Specifically get some of the rollers. They come with varying numbers of wheels, so figure out how many brownies you want per row and order that size roller. If you flip the brownies out of the pan before cutting, a pizza knife is great for nice straight lines all the way across.


----------



## flipflopgirl (Jun 27, 2012)

Tweak the fat (less) and make sure the batter covers the mixer paddle (as well as mix at a slower speed).
Altho I totally agree with the others re using a straight edge or pastry wheel is the best fix.
Not everyone likes all that crust on their brownies.
That's all.

mimi


----------



## panini (Jul 28, 2001)

I agree with most above. Lot's of talk about air. The cups are probably coated or sprayed. Air is H2O.
I personally feel it's just a matter of the cups holding in moisture instead of it dissipating through the full sheet bake.

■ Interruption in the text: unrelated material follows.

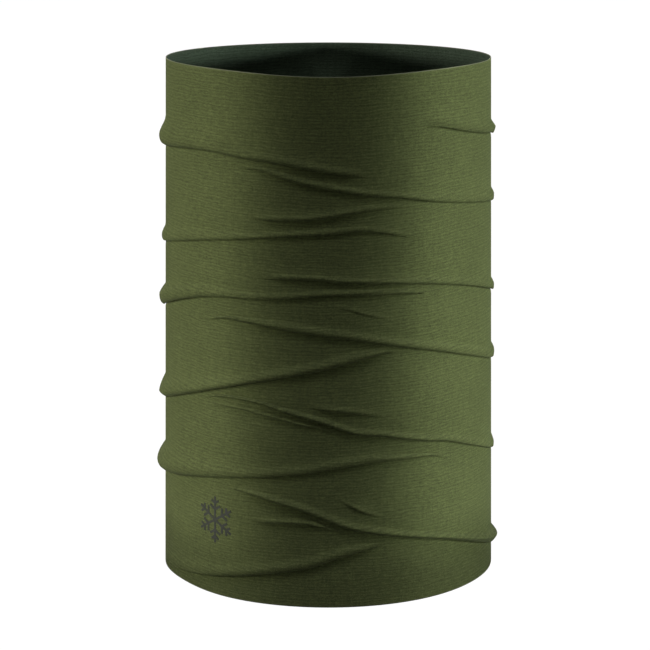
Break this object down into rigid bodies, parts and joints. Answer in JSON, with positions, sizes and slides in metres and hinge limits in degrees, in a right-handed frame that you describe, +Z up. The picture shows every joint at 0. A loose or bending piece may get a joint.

Just my 2 cents


----------



## jcakes (Feb 18, 2007)

We have a quilter's ruler that is clear, about 6x24 and it works for us when we are cutting full sheets of marshmallow. It's more expensive than a yardstick but it might be useful for you. For your brownies, you can score cut lines and then cut straight lines...


----------



## fatcook (Apr 25, 2017)

flipflopgirl said:


> Not everyone likes all that crust on their brownies.
> That's all.
> mimi


Preach!!


----------